Your instructions:
Scan the lines below for the word "part". Copy each line you find it in.

----------

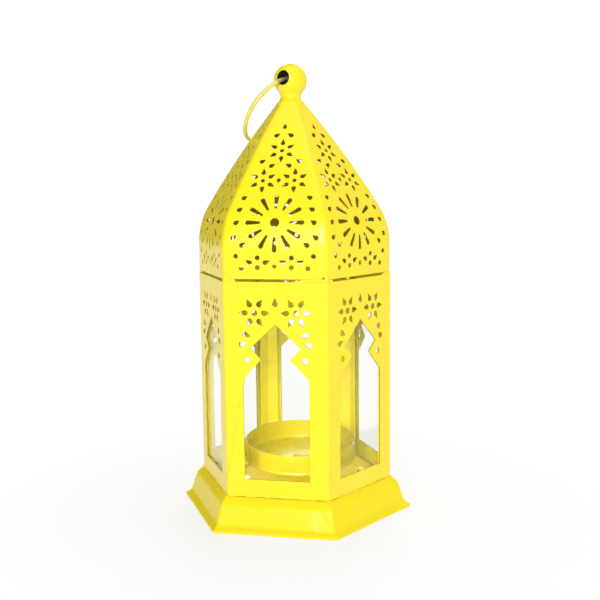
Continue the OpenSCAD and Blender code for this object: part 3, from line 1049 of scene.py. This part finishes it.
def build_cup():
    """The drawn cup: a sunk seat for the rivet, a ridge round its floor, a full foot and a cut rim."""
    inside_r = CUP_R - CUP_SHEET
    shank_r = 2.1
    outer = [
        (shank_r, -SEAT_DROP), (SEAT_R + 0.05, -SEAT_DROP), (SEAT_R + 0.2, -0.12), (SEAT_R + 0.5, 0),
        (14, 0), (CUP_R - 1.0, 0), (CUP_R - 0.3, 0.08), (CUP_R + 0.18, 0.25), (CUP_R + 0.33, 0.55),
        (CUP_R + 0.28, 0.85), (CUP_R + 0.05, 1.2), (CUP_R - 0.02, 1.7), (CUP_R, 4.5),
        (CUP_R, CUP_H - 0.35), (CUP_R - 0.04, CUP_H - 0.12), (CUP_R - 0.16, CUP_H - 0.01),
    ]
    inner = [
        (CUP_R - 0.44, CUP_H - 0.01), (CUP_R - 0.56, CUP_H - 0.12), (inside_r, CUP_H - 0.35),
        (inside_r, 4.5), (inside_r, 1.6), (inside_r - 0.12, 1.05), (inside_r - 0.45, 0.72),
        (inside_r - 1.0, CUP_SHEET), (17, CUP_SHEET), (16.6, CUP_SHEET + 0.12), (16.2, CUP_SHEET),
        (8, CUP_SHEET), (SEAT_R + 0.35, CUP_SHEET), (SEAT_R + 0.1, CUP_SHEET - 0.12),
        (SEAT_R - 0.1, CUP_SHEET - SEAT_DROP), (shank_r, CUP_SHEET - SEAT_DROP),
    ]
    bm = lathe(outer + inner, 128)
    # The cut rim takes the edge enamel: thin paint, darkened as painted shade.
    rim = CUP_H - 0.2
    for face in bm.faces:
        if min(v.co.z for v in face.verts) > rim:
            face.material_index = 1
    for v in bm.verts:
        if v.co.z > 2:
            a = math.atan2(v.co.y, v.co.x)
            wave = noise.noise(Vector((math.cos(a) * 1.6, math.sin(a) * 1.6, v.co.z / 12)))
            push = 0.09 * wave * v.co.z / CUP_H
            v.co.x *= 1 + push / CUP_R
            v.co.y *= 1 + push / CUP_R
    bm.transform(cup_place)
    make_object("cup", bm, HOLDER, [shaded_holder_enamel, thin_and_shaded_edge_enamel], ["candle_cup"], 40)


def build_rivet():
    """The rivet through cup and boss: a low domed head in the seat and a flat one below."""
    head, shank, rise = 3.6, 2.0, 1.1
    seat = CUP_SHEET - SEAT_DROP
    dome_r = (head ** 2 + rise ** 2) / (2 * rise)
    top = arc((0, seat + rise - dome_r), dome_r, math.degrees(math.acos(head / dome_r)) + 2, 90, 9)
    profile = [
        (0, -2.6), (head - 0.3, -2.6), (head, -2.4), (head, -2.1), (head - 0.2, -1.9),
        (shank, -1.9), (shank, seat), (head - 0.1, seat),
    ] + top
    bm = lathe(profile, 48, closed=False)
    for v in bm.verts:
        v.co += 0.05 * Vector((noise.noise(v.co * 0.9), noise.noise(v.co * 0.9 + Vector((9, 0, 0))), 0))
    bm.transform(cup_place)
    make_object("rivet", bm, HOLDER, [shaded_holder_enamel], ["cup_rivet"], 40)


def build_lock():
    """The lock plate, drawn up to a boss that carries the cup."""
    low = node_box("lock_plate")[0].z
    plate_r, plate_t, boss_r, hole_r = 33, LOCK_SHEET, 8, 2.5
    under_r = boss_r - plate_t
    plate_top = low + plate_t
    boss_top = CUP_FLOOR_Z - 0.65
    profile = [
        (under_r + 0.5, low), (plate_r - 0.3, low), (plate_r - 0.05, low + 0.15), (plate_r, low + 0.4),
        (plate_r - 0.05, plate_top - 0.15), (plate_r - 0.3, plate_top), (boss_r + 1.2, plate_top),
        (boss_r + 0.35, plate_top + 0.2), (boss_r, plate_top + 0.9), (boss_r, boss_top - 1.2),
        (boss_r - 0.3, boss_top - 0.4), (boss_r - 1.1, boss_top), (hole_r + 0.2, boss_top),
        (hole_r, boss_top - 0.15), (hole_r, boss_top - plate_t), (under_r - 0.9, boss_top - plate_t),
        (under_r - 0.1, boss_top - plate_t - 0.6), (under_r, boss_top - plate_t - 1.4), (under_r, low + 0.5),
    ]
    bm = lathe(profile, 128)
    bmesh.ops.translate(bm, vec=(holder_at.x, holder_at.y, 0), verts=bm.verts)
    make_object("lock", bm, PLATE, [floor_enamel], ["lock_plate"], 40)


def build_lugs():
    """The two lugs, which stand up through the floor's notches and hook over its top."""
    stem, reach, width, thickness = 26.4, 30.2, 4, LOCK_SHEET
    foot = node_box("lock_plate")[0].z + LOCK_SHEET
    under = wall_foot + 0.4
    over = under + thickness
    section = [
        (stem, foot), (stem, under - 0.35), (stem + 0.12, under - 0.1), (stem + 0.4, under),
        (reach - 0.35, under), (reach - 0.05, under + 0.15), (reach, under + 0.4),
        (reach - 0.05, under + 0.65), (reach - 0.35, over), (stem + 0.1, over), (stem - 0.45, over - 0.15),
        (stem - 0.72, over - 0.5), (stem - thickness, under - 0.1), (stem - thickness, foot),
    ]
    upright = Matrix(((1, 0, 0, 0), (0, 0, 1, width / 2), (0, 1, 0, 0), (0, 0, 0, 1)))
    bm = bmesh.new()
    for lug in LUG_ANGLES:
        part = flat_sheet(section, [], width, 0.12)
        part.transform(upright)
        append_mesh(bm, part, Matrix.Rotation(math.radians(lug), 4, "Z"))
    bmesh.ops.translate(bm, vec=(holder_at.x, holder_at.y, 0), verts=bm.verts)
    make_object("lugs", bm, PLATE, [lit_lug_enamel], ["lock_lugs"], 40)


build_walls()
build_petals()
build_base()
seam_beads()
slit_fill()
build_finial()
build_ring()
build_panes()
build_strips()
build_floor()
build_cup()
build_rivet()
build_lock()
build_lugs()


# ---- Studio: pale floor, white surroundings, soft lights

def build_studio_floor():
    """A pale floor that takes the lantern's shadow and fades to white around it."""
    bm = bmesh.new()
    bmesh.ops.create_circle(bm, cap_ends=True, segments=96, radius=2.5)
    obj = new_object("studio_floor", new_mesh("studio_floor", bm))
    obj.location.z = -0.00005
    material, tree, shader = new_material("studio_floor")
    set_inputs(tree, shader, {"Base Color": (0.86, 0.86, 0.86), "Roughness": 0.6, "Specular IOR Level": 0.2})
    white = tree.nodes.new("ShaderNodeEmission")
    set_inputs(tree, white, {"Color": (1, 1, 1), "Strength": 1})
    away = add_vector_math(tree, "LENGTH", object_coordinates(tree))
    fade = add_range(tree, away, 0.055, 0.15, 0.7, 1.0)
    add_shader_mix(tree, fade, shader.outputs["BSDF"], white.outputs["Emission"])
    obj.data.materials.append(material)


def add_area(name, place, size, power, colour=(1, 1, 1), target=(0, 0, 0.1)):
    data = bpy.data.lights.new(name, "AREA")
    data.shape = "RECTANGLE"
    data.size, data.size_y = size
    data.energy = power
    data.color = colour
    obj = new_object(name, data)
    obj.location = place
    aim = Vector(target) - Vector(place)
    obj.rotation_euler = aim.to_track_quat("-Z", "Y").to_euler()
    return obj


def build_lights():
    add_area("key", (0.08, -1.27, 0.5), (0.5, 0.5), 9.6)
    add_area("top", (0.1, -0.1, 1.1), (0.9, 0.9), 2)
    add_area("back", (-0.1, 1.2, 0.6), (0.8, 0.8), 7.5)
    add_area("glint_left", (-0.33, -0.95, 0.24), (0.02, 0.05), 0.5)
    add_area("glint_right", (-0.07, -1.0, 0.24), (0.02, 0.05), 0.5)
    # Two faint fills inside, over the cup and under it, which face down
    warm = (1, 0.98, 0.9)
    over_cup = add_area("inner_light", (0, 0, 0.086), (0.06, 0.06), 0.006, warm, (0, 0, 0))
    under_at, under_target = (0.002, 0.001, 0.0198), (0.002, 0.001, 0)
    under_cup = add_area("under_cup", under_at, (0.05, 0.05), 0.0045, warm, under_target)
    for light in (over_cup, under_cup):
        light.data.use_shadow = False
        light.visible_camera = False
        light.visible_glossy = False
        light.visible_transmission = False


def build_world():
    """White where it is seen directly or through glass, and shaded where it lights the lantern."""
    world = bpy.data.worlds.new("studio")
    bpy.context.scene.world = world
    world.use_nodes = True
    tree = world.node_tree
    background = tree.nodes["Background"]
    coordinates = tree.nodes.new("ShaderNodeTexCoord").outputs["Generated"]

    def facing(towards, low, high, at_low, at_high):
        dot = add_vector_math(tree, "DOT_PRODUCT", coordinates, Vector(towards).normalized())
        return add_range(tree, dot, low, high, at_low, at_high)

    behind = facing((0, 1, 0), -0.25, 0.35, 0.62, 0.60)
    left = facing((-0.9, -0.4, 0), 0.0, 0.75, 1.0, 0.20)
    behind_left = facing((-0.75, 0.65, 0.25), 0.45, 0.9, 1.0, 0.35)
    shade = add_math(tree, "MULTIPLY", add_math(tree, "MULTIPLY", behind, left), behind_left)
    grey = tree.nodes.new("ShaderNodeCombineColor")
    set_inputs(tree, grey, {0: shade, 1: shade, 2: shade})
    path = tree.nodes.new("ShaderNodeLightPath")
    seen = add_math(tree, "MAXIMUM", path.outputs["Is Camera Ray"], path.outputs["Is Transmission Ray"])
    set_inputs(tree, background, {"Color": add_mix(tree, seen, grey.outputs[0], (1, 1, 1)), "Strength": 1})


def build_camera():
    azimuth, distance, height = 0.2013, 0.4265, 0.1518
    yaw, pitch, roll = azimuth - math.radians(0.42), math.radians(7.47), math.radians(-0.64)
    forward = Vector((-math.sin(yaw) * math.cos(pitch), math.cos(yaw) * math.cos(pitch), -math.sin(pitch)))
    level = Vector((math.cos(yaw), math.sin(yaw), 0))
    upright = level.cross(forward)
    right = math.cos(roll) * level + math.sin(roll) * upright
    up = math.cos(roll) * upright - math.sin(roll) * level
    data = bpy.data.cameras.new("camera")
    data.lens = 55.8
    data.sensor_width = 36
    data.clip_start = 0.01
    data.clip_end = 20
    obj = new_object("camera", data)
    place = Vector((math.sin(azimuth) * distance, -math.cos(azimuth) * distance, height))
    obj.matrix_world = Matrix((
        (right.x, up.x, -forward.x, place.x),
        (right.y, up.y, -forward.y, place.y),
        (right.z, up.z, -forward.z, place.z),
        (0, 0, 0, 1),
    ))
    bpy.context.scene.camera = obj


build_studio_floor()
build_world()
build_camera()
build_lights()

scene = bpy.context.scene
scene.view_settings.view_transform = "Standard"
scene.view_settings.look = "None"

----------

Solution to this exercise:
Continue the OpenSCAD and Blender code for this object: part 3, from line 1049 of scene.py. This part finishes it.
        part = flat_sheet(section, [], width, 0.12)
        part.transform(upright)
        append_mesh(bm, part, Matrix.Rotation(math.radians(lug), 4, "Z"))